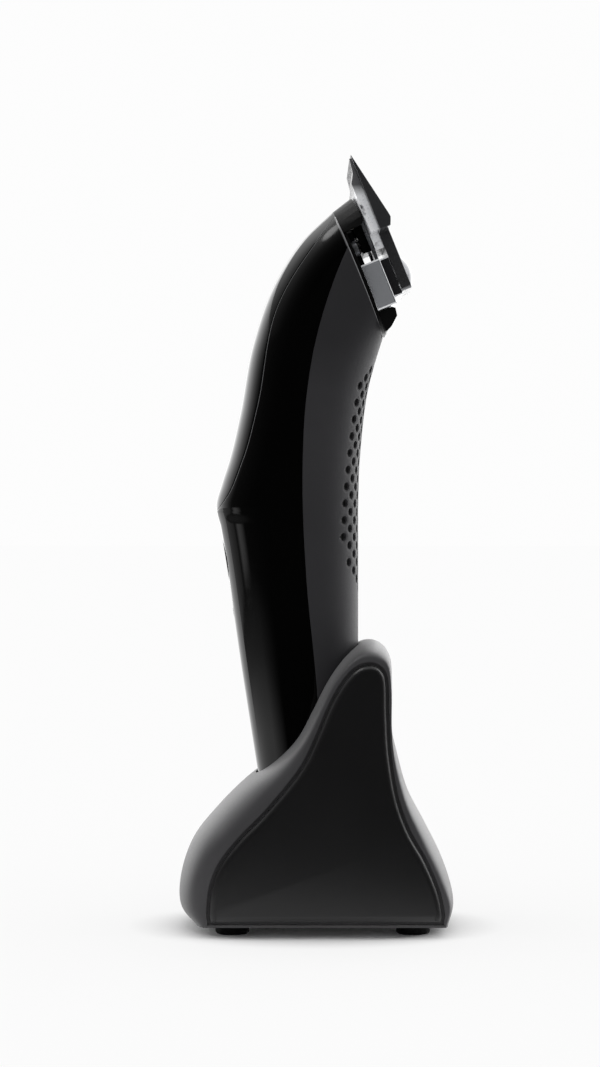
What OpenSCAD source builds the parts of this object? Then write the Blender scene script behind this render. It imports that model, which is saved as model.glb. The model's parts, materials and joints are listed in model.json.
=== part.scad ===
// Cordless hair trimmer with a T-shaped blade, standing in its charging stand.
// X runs from the front (-X, thumb side) to the back (+X), Y across the width, Z up.
// The origin is the middle of the stand's underside, on the table.

/* [Clipper body] */
// Lowest point of the docked clipper
clipper_z = 18; // [17.5:0.5:18.5]
// Wall of the two housings
wall = 2.2; // [2:0.1:2.4]
// Thickness of the front cover plate
cover_t = 1.2; // [1:0.1:1.4]
// Squareness of the body's cross-section, 2 is an ellipse
body_power = 2.5; // [2.3:0.1:2.8]
// Extra half width over the whole body
extra_w = 0; // [0:0.1:0.4]

/* [Head and blades] */
// Lean of the head's seam plane from the horizontal
head_tilt = 68; // [67.5:0.5:68.5]
// Half width of the fixed blade
blade_w = 20; // [19:0.5:21]
// Half width of the moving blade
cutter_w = 17.5; // [16.5:0.5:18]
// Distance between two teeth
tooth_pitch = 1.4; // [1.3:0.1:1.6]
// Depth of the gaps between the teeth
tooth_depth = 2.6; // [2:0.2:3]
// Half width of the blade block
block_w = 13; // [12.5:0.5:13.5]
// Distance between the two blade screws
screw_gap = 12; // [11:0.5:13]

/* [Drive] */
// Centre of the motor, front to back
motor_x = -4; // [-4.2:0.1:-3.8]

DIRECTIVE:
Copy every line exactly. Leave nothing out.

WORKED ANSWER:
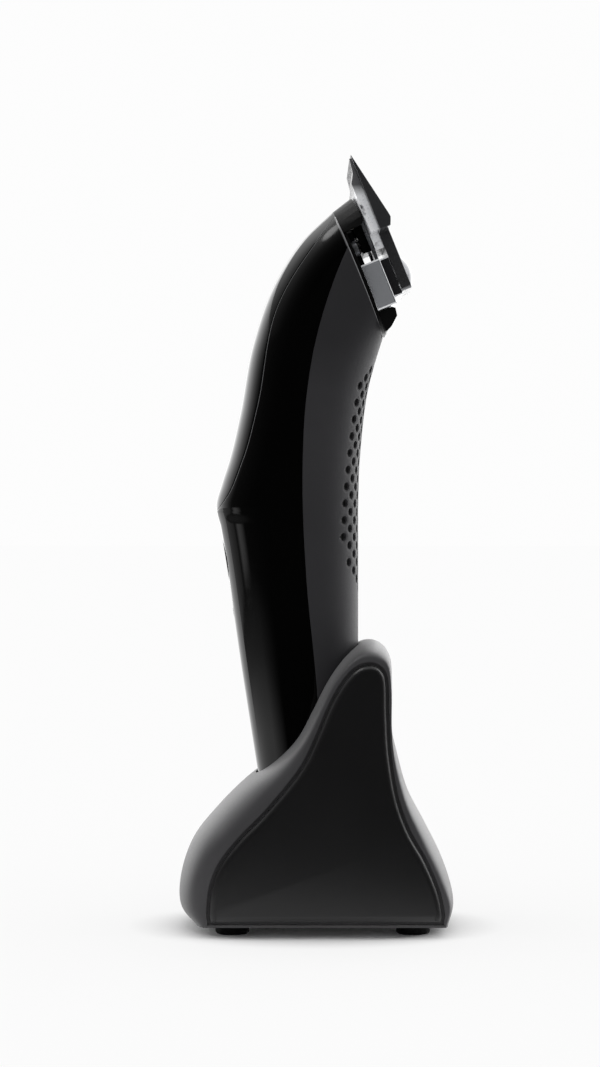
What OpenSCAD source builds the parts of this object? Then write the Blender scene script behind this render. It imports that model, which is saved as model.glb. The model's parts, materials and joints are listed in model.json.
=== part.scad ===
// Cordless hair trimmer with a T-shaped blade, standing in its charging stand.
// X runs from the front (-X, thumb side) to the back (+X), Y across the width, Z up.
// The origin is the middle of the stand's underside, on the table.

/* [Clipper body] */
// Lowest point of the docked clipper
clipper_z = 18; // [17.5:0.5:18.5]
// Wall of the two housings
wall = 2.2; // [2:0.1:2.4]
// Thickness of the front cover plate
cover_t = 1.2; // [1:0.1:1.4]
// Squareness of the body's cross-section, 2 is an ellipse
body_power = 2.5; // [2.3:0.1:2.8]
// Extra half width over the whole body
extra_w = 0; // [0:0.1:0.4]

/* [Head and blades] */
// Lean of the head's seam plane from the horizontal
head_tilt = 68; // [67.5:0.5:68.5]
// Half width of the fixed blade
blade_w = 20; // [19:0.5:21]
// Half width of the moving blade
cutter_w = 17.5; // [16.5:0.5:18]
// Distance between two teeth
tooth_pitch = 1.4; // [1.3:0.1:1.6]
// Depth of the gaps between the teeth
tooth_depth = 2.6; // [2:0.2:3]
// Half width of the blade block
block_w = 13; // [12.5:0.5:13.5]
// Distance between the two blade screws
screw_gap = 12; // [11:0.5:13]

/* [Drive] */
// Centre of the motor, front to back
motor_x = -4; // [-4.2:0.1:-3.8]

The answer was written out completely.